Diesen Anforderungen genügt das angefochtene Urteil nicht. Es fehlen jegliche Angaben zur Qualität des Beweisfotos. Diese Angaben können auch nicht durch die Wiedergabe einzelner Identifizierungsmerkmale ersetzt werden, und zwar jedenfalls dann nicht, wenn wie hier vom Amtsgericht lediglich völlig allgemein gehaltene Merkmale herangezogen werden, die in den Urteilsgründen auch nicht näher beschrieben worden sind. Das Amtsgericht verweist insoweit in den Urteilsgründen nämlich lediglich ganz allgemein auf die Kopfform und die Augenpartie, ohne auch nur diese Merkmale konkreter zu beschreiben. Bei dieser Sachlage reicht auch die vom Amtsgericht festgestellte Haltereigenschaft des Betroffenen zur Begründung einer ordnungsgemäßen Identifizierung nicht aus.
Der Senat hat die Rechtsbeschwerde zur Sicherung einer einheitlichen Rechtsprechung zugelassen, da insbesondere nicht zu erwarten ist, dass das Amtsgericht Hattingen allein - wie von der Generalstaatsanwaltschaft angeregt - durch einen entsprechenden Hinweis des Senates dazu veranlaßt werden könnte, künftig die höchst- und obergerichtliche Rechtsprechung zur Frage der Identifizierung anhand eines Beweisfotos zu beachten. Der Senat mußte bereits in einem früheren Verfahren u.a. aufgrund eben dieses Begründungsmangels ein Urteil des Amtsgerichts Hattingen aufheben. Auch in anderen Fragen, insbesondere hinsichtlich der Frage des Absehens vom Regelfahrverbot, mußten wiederholt Urteile des Amtsgerichts Hattingen durch den Senat aufgehoben werden. Diese Einschätzung wird gerade auch durch das vorliegende Urteil bestätigt, in dem erneut mit wenig tragfähigen Ausführungen von der Verhängung des Regelfahrverbots gegen den mehrfach einschlägig vorbelasteten Betroffenen abgesehen worden ist.

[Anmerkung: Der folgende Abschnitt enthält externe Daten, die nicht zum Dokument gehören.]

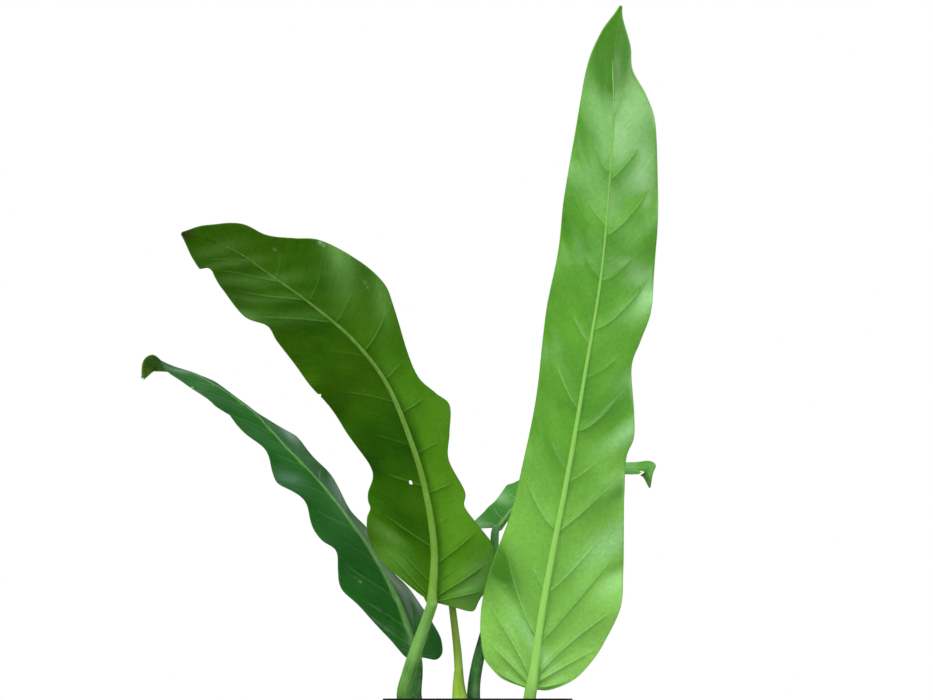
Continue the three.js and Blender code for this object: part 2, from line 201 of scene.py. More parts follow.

Da bereits die Sachrüge der Rechtsbeschwerde zu einem vorläufigen Erfolg verhilft, bedurfte es nicht des Eingehens auf die gleichzeitig erhobene Rüge der Verletzung der §§ 338 Nr. 7, 275 Abs. 1 S.2 StPO; 46 Abs. 1, 79 Abs. 3 OWiG. Der Senat weist allerdings vorsorglich darauf hin, dass nach der ebenfalls gefestigten Rechtsprechung insbesondere des Bundesgerichtshofs von einer ordnungsgemäßen Unterschrift nur dann ausgegangen werden kann, wenn mindestens einzelne Buchstaben zu erkennen sind, weil es sonst an dem Merkmal einer Schrift überhaupt fehlt (BGH NJW 1985, 1227 m.w.N.). Handzeichen, die allenfalls einen Buchstaben erkennen lassen sowie Unterzeichnungen mit einer Buchstabenfolge, die sich als bewußte und gewollte Namensabkürzung (Paraphe) darstellt, werden demgegenüber nicht als formgültige Unterschrift anerkannt (BGH, a.a.O.; BGH NJW 1976, 2263, 2264; MDR 1988, 218; OLG Oldenburg, MDR 1988, 253). Im Falle des Fehlens einer ordnungsgemäßen Unterschrift wäre aber der absolute Revisionsgrund des § 338 Nr. 7 StPO gegeben (vgl. BGHR StPO 338 StPO Nr. 7 Entscheidungsgründe 1, Entscheidungsgründe 2).